Consider Pattern Recognition and Strategic Foresight—two critical dimensions for legal work. A litigator with high PR but moderate SF (the Sentinel archetype) excels at spotting inconsistencies in depositions and identifying factual anomalies. But they may struggle to anticipate how a discovery ruling today will constrain arguments in Phase 2. Their onboarding should pair them with mentors strong in SF. Their case assignments should front-load work where pattern detection is the primary value, not strategic scenario planning.
Conversely, an attorney who scores high in Strategic Foresight but lower in Pattern Recognition (closer to the Architect archetype) will naturally think in systems and consequences. They're dangerous in discovery management without structured process discipline—they see the big picture but may miss the detail that contradicts opposing counsel's position.

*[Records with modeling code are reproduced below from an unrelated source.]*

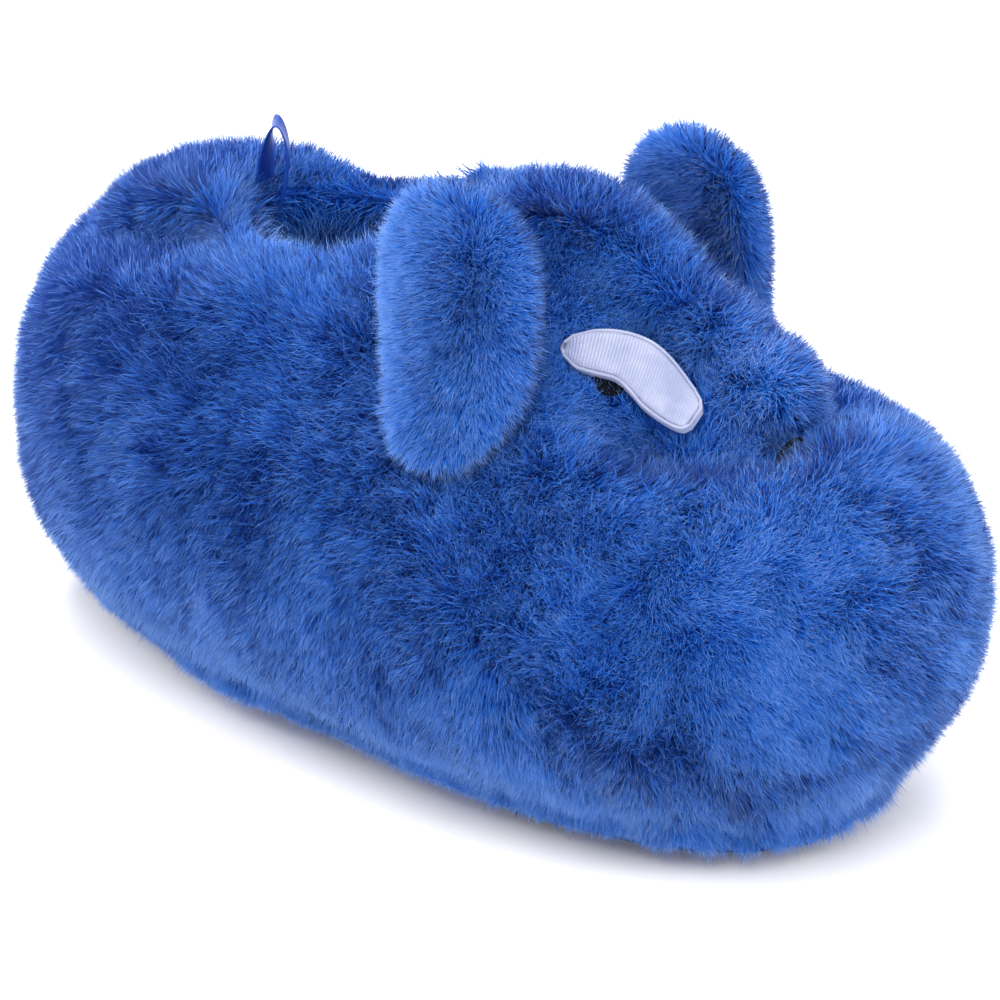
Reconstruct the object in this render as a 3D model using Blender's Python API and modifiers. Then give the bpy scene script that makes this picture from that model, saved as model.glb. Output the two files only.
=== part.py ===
"""A child's house slipper: a plush animal head in one blue, with a flat textile sole.

Metres. X runs from the heel to the toe, +Y is the slipper's left side, and Z is up. The origin is
the middle of the sole's underside, which stands on the floor at z = 0. The outer form is the
pile's surface, and the fabric and its backing lie inside the same wall.
"""
import bmesh
import bpy
import numpy as np
from mathutils import Vector
from mathutils.bvhtree import BVHTree

# Named sizes
LENGTH = 0.190          # heel to toe, over the pile
BALL_WIDTH = 0.096      # widest part, over the pile
INSTEP_HEIGHT = 0.0985  # top of the animal's forehead
SIDE_HEIGHT = 0.075     # quarters below the ankle
HEEL_HEIGHT = 0.082     # top of the heel roll
SOLE_MIDDLE = 0.092     # from the back of the heel to the middle of the sole
SOLE_THICKNESS = 0.0030
SOLE_EDGE = 0.0008      # bevel under the rim
INSOLE_THICKNESS = 0.0040
INSOLE_EDGE = 0.0005
HEM_DROP = 0.0016       # how far the longest locks hang below the seam with the sole
GAP = 0.0003            # between neighbours that meet flat
SOFT_GAP = 0.0005       # between neighbours that meet on a curve
RIBBON_WIDTH = 0.0060
RIBBON_THICKNESS = 0.0006
EYE_HALF_LENGTH = 0.0126
NOSTRIL_HALF_LENGTH = 0.0025
EMBROIDERY_THICKNESS = 0.0014
EAR_WIDTH = 0.0296
EAR_HEIGHT = 0.0441
EAR_HALF_THICKNESS = 0.0058
EAR_BOW = 0.0050        # how far the tip of an ear bows out over the cheek
LOCK_RELIEF = 0.0032
SEED = 7

# How finely the upper is meshed, and how many of its columns and rows one lock of pile covers
COLUMNS = 80
OUTER_ROWS = 37
LINING_ROWS = 12
OUTLINE_POINTS = 48
LOCK_COLUMNS = 5
LOCK_ROWS = 4
LOCK_SPACING = 0.0040    # row spacing at which the locks reach their full relief

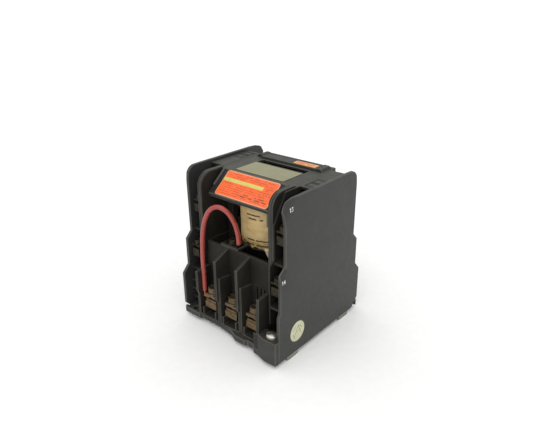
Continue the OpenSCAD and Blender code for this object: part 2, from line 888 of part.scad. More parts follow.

Standard onboarding doesn't distinguish these profiles. Everyone gets the same partner assignment, same case rotation, same feedback cadence.
Morphic Fit-informed onboarding does.
The 90-Day Cognitive Integration Cycle
The Development Pathway operates in quarterly cycles. Here's how it works operationally:
Days 1-30: Project Demand Analysis and Demand Signature Alignment. During Project Demand Analysis, we identify the precise cognitive signature required for the litigation associate role: high Pattern Recognition, moderate-to-high Adaptive Reasoning, and strong Communication Architecture (the ability to translate complex discovery findings into clear narrative for partners and clients). The new hire's Cognitive Heat Map should be overlaid against this Demand Signature immediately. Where there's alignment, accelerate exposure. Where there's gap, build scaffolding.
An associate with constrained Communication Architecture should spend the first month drafting discovery memos under close review—building the cognitive muscle for translating data into narrative. They shouldn't be thrust into client calls. Their manager knows this from the profile.
Days 31-60: Fit Scoring and Team Cognitive Resonance. This is where R_lock becomes operational. If your new hire scored 71% R_lock with the litigation team but 84% with the corporate practice, the Cognitive Heat Map tells you why. Maybe their Collaborative Resonance is strong but their Cognitive Load Tolerance is lower—they sync well with teammates but need smaller case loads. Or their Communication Architecture doesn't match the firm's adversarial communication style, but would align better with transactional work's document-driven rhythm.
The Navigator archetype (high Adaptive Reasoning, high Cognitive Load Tolerance) thrives in multi-party disputes with shifting dynamics. Put them there. The Sentinel (high Pattern Recognition, high Cognitive Load Tolerance) excels in discovery management and timeline reconstruction. Assign accordingly.
Days 61-90: Sustainable Positioning. By the end of Q1, your onboarding strategy should have answered: Is this person's cognitive architecture sustainable in their assigned role? The Cognitive Heat Map doesn't change—it's stable. But the role's demands become clearer. If there's persistent misalignment, the data supports a conversation about repositioning, not a vague sense that "it's not working out."
When the Data Says No
A regional firm in the Southeast hired what appeared to be an ideal candidate for a white-collar defense practice: strong credentials, relevant experience, positive references. During Intake and Cognitive Mapping, The Scanner revealed high Pattern Recognition and Strategic Foresight—strong for the Architect archetype. But his Collaborative Resonance was notably constrained, and his Communication Architecture showed a preference for written over verbal processing.
His R_lock with the defense team was 58%—below threshold.
The firm didn't hire him. Instead, they identified a different role in their appellate practice, where written brief work dominates and Collaborative Resonance demands are lower. A subsequent Scanner assessment showed 79% R_lock. He was placed there instead.
This isn't a failure story. It's evidence of rigor. The methodology worked because it was applied honestly—not as a hiring accelerant, but as a cognitive integration tool.
The Real Work Happens After Day One
Placement is the easy part. Integration is where cognitive profiles become operational. The Cognitive Heat Map isn't a hiring artifact. It's your onboarding manual, your 90-day roadmap, and your evidence base for sustainable performance. Use it that way.